WORK TO BE COMPLETED:
Word for word, restate the lines from the start of the data below through the line containing "from mathutils import Matrix, Vector".
========================================
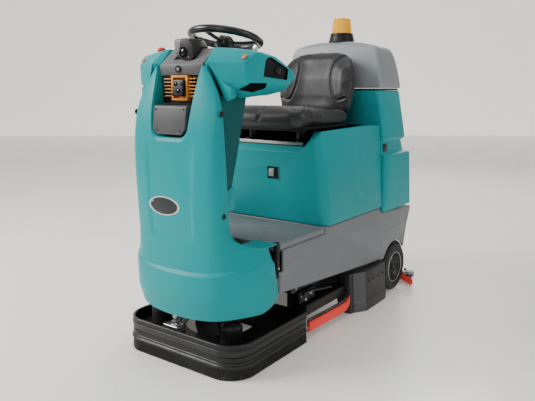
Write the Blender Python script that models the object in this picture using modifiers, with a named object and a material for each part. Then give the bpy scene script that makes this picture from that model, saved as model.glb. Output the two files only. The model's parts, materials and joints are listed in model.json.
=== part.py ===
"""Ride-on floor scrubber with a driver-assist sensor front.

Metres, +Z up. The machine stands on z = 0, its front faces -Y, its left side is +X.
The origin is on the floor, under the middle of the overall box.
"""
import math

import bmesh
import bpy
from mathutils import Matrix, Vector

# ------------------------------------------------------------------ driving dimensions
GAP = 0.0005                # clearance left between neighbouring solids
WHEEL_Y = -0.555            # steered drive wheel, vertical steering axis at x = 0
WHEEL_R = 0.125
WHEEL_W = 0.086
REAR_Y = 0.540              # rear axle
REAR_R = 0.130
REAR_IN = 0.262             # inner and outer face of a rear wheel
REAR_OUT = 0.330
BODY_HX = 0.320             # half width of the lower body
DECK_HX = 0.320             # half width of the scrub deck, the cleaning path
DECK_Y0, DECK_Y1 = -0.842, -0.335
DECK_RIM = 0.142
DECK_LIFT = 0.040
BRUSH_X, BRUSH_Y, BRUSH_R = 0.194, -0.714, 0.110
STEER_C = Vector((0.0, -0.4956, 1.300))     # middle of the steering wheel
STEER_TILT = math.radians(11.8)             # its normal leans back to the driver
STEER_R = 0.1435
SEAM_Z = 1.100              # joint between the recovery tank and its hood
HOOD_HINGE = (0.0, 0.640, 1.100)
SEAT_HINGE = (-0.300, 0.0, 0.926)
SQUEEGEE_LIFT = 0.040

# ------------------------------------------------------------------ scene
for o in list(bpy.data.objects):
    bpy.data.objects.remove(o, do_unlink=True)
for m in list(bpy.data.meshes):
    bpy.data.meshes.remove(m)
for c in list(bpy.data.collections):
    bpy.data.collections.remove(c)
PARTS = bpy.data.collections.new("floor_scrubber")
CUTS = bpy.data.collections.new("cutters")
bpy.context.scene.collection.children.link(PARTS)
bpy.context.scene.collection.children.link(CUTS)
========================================
SOLUTION TO THIS PROBLEM:
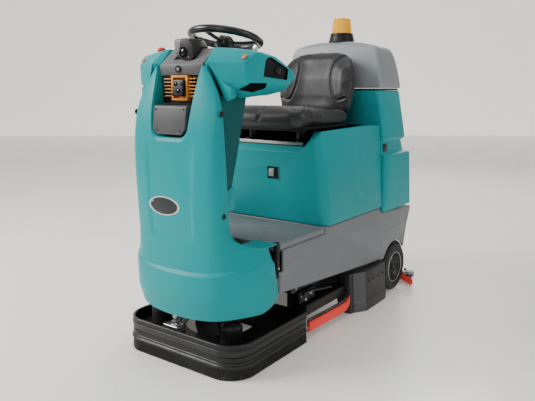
Write the Blender Python script that models the object in this picture using modifiers, with a named object and a material for each part. Then give the bpy scene script that makes this picture from that model, saved as model.glb. Output the two files only. The model's parts, materials and joints are listed in model.json.
=== part.py ===
"""Ride-on floor scrubber with a driver-assist sensor front.

Metres, +Z up. The machine stands on z = 0, its front faces -Y, its left side is +X.
The origin is on the floor, under the middle of the overall box.
"""
import math

import bmesh
import bpy
from mathutils import Matrix, Vector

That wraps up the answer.